現在公開中の映画「テルマエ・ロマエ」、大変よくできた映画です。
映画の宣伝に直接関係ないかもしれませんが、わけの分からないローマ人に扮したイタリア人と思しき男性が”Facciamo un bagno”と叫ぶあのCMもおもしろいです。
ちなみに「お風呂に入る(水に浸かる)」という意味で使われるイタリア語は通常”Facciamo il bagno”です。定冠詞の"il"を不定冠詞”un”に変えることで「一風呂あびる」というニュアンスになります。細部にまでこだわりを持って作られた映画だからこのセリフになったのかな、と思わせられる一コマです。
さて実は映画で話されるラテン語の発音はクラウディア先生が担当しました。クラウディア先生はイタリアでラテン語を教えていたこともあります。今回クラウディア先生が阿部寛さんや上戸彩さんに教えたのは現在でも教皇庁で用いられている中世ラテン語の発音(pronuncia ecclesiastica)です。
さて、クラウディア先生にラテン語について伺いました。
ラテン語の発音には2種類あります。古代ローマ人たちが使っていたと思われる古典ラテン語の発音(pronuncia classica)と、中世以降カトリックのキリスト教会で使われている中世ラテン語の発音(pronuncia ecclesiastica)があります。
イタリアでは文化高等学校(liceo classico)、理科高等学校(liceo scientifico)、社会科学高等学校(liceo socio-psico-pedagogico)で中世イタリア語を5年間勉強し、語学高等学校(liceo lingusitico)ではさらに2年間勉強します。ここでは古典ギリシア語も勉強します。ちなみにクラウディア先生もそこに通いました。1960年代ごろまでは中学校でもラテン語勉強していました。

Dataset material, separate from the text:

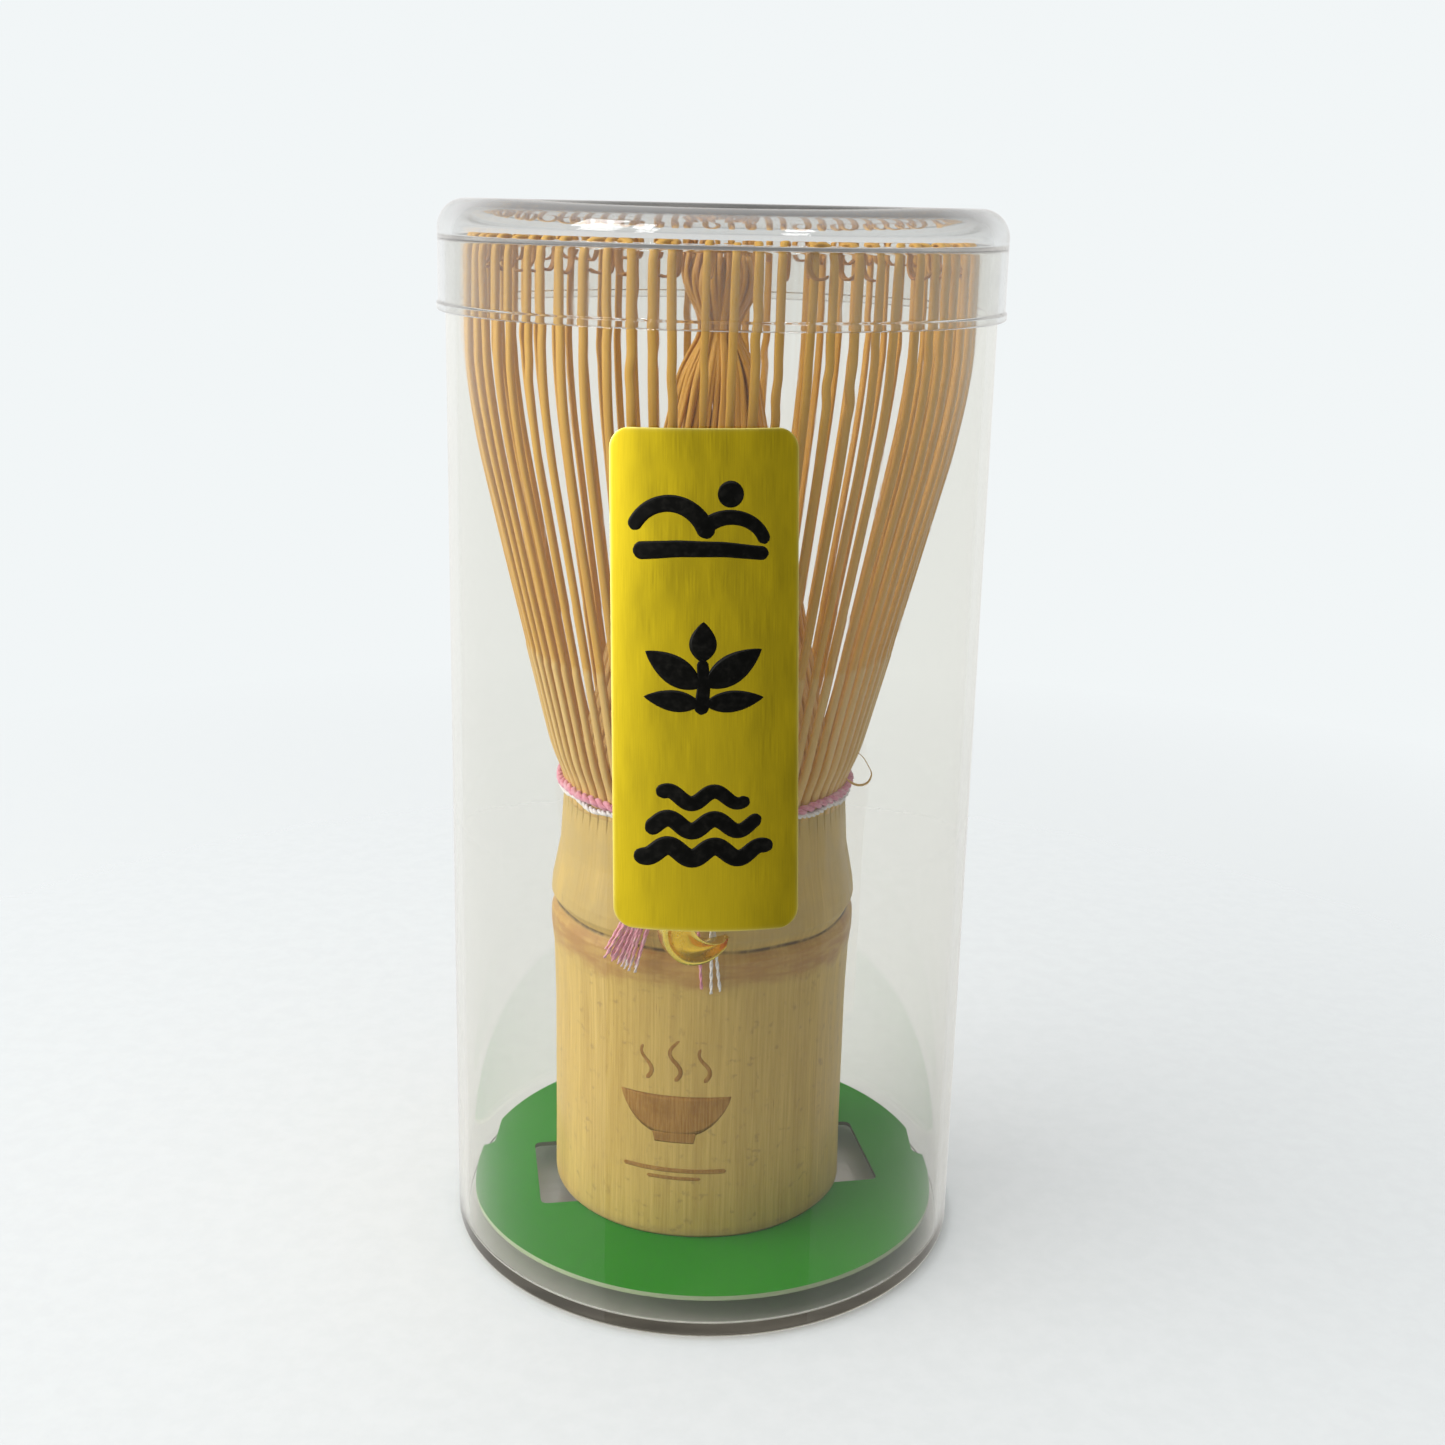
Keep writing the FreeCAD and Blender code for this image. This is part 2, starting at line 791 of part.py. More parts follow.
SUB_PARTS = [
    case_tube,
    case_lid,
    base_insert,
    foil_label,
    whisk_handle,
    outer_tines,
    inner_tines,
    thread_pink,
    thread_white,
    inner_lacing,
    thread_knot,
    tassel_pink,
    tail_white,
    tail_pink,
    moon_charm,
    charm_loop,
]


def check(doc, parts):
    for thing in doc.Objects:
        if {"Invalid", "Error"} & set(thing.State):
            raise RuntimeError(f"{thing.Name} failed: {thing.State}")
    for part in parts:
        if part.Shape.isNull() or not part.Shape.isValid():
            raise RuntimeError(f"{part.Label} has no valid shape")


def main():
    doc = FreeCAD.newDocument("tea_whisk")
    make_sheet(doc)
    parts = [build(doc) for build in SUB_PARTS]
    doc.recompute()
    check(doc, parts)
    os.makedirs("parts", exist_ok=True)
    for part in parts:
        part.Shape.exportStep(f"parts/{part.Label}.step")
        box = part.Shape.BoundBox
        print(f"{part.Label}: {part.Shape.Volume:.1f} mm3, z {box.ZMin:.2f} to {box.ZMax:.2f},"
              f" {len(part.Shape.Solids)} solid")


main()
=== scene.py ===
"""Looks of the bamboo tea whisk in its clear case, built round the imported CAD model.

Lengths are in millimetres until add_mesh() turns them into metres. The label and the charm face -Y.
"""

from math import acos, asin, atan2, cos, hypot, pi, radians, sin, tan

import bpy
import numpy as np
from mathutils import Matrix, Vector


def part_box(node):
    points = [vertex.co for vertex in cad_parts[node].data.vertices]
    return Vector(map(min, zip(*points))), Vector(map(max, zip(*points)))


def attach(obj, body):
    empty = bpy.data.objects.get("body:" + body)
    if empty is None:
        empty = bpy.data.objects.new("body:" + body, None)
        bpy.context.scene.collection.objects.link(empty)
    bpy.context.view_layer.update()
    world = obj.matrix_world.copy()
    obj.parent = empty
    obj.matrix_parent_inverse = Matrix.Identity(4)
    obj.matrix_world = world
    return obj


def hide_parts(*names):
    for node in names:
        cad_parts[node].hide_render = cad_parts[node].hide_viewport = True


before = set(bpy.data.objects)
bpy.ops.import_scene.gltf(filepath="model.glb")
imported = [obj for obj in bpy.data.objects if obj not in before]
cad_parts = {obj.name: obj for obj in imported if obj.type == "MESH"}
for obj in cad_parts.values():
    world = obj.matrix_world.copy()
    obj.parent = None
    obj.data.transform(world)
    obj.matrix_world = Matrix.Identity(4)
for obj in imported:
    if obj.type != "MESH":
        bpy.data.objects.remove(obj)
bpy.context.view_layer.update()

MM = 0.001
TAU = 2 * pi
FRONT = -pi / 2
UP = np.array([0.0, 0.0, 1.0])


def node_box(node):
    """Lowest and highest corner of a CAD node, in millimetres."""
    low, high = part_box(node)
    return np.array(low) / MM, np.array(high) / MM


def centre_of(node):
    low, high = node_box(node)
    return (low + high) / 2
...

ラテン語というのは今は使われていない死語なので話すことは勉強せず、カトー(Catone)やカトゥルス(Catullo)、キケロ(Cicerone)、カエサル(Cesare、ジュリアス・シーザー)の作品を教材に読解のみ勉強します。
日本でも万葉集などを使って古語を勉強しますが、イタリアでも事情は同じです。
高校で勉強するラテン語の発音は中世ラテン語の発音(pronuncia ecclesiastica)です。
「テルマエ・ロマエ(Termae Romae)」というタイトルは古典ラテン語の発音に沿ったものです。Termaeの-aeは、古典ラテン語では「ae」は「ae」と発音しますが、中世ラテン語では「e」と発音します。ですからイタリア人は「テルマエ・ロマエ」ではなく「テルメ・ロメ(Terme Rome)」と読みます。
映画のラテン語は、最初にクラウディア先生のラテン語を録音して俳優さんたちに聞いていただき、その後実際に発音レッスンを行いました。クラウディア先生曰く「発音指導といってもセリフだから棒読みはダメだし、すごく大変だった」そうです。